** Aim **
Extract every line where the string "scene" appears.

** Collected material **
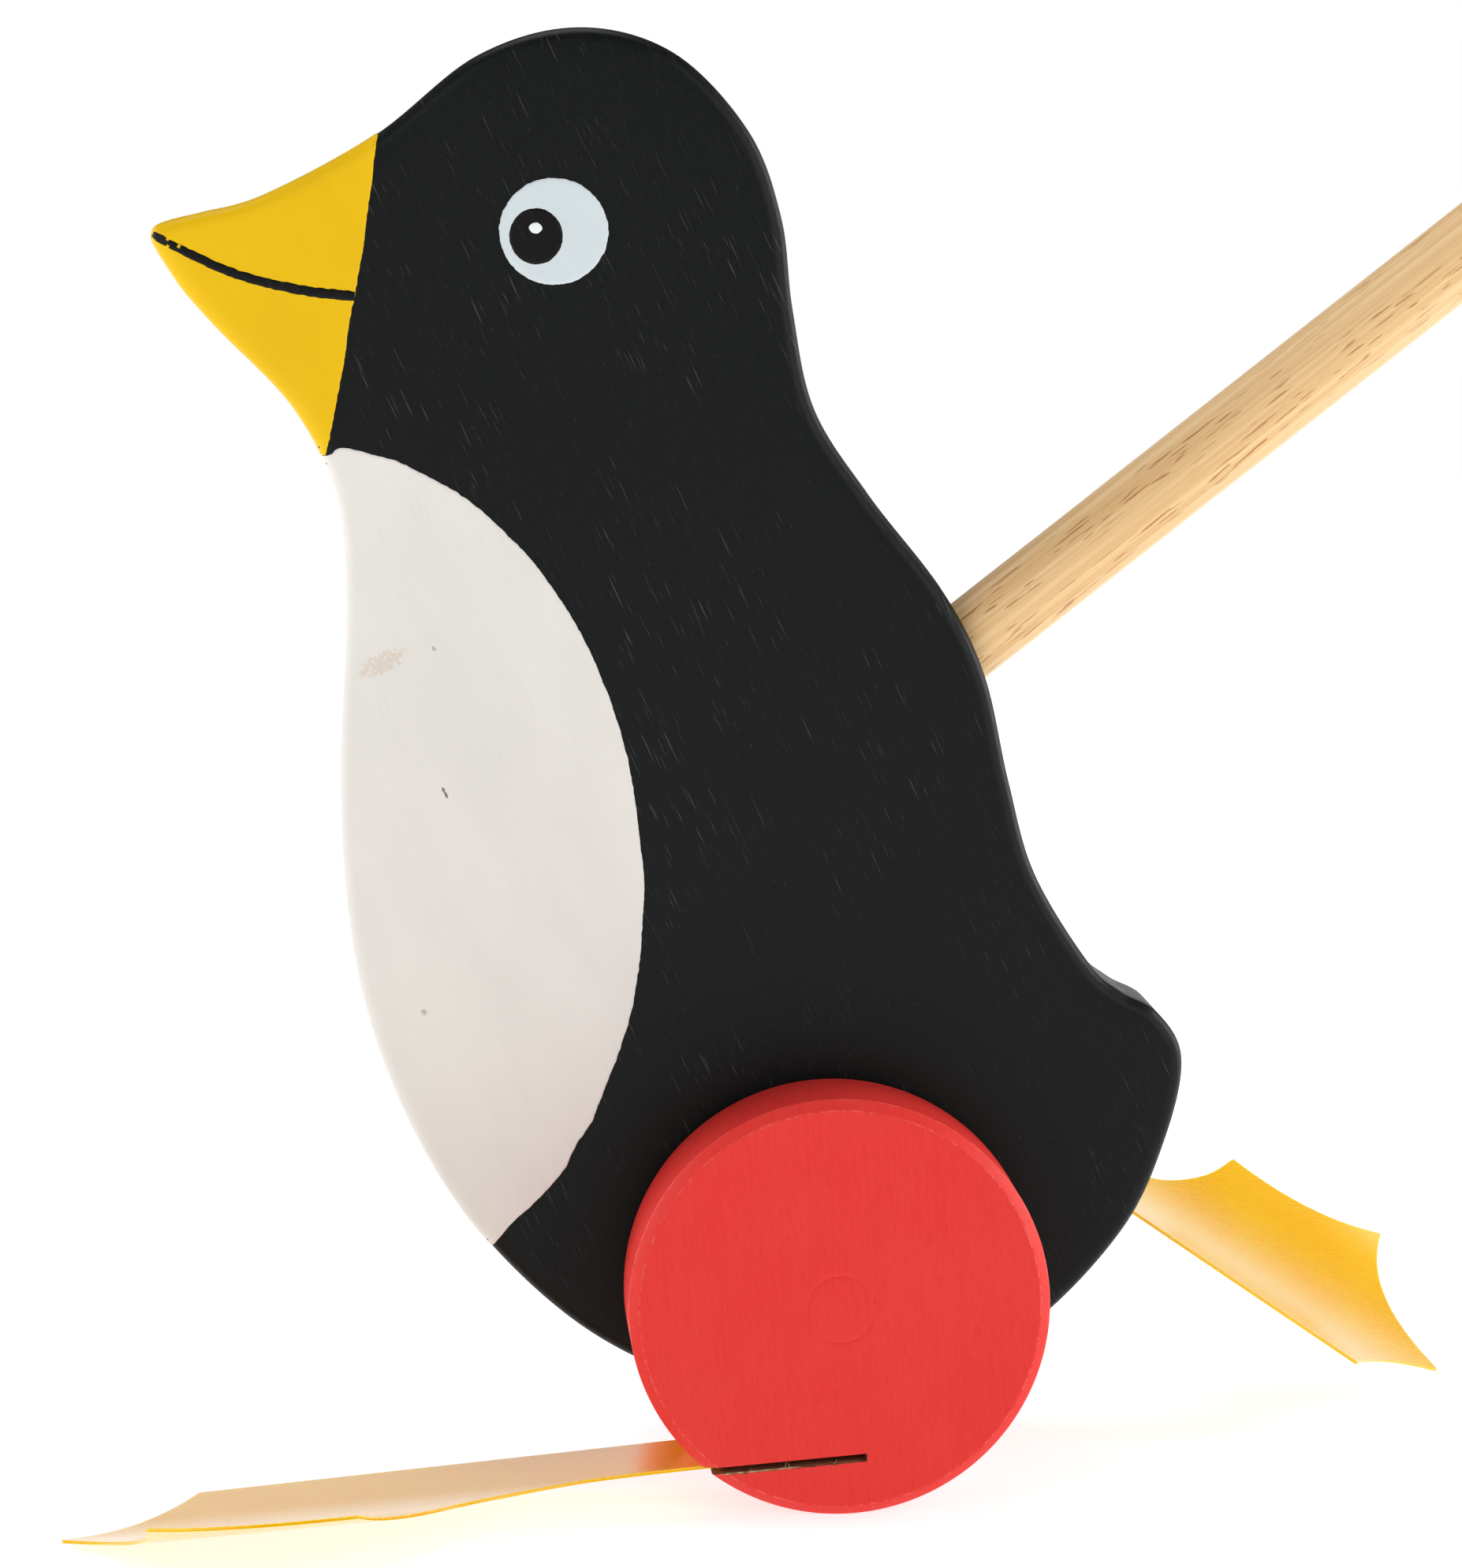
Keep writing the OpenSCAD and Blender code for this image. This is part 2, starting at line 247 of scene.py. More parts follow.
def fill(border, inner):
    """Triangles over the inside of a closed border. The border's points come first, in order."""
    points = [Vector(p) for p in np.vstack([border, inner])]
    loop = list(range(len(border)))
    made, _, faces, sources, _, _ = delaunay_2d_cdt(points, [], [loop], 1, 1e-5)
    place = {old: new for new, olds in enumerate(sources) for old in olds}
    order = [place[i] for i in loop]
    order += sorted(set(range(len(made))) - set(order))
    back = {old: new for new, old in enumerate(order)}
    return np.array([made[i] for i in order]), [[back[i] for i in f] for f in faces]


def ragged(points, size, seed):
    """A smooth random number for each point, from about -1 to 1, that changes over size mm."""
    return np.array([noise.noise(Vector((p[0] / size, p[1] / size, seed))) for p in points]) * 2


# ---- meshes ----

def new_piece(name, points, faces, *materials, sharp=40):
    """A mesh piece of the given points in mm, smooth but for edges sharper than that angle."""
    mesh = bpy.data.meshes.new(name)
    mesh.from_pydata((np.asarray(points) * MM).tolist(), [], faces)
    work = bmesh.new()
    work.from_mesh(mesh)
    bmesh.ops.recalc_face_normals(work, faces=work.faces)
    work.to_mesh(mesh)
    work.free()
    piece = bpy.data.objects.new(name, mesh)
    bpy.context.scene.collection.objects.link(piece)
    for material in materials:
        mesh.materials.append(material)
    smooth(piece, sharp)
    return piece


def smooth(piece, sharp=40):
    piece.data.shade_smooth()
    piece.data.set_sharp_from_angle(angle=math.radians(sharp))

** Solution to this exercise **
Keep writing the OpenSCAD and Blender code for this image. This is part 2, starting at line 247 of scene.py. More parts follow.
    bpy.context.scene.collection.objects.link(piece)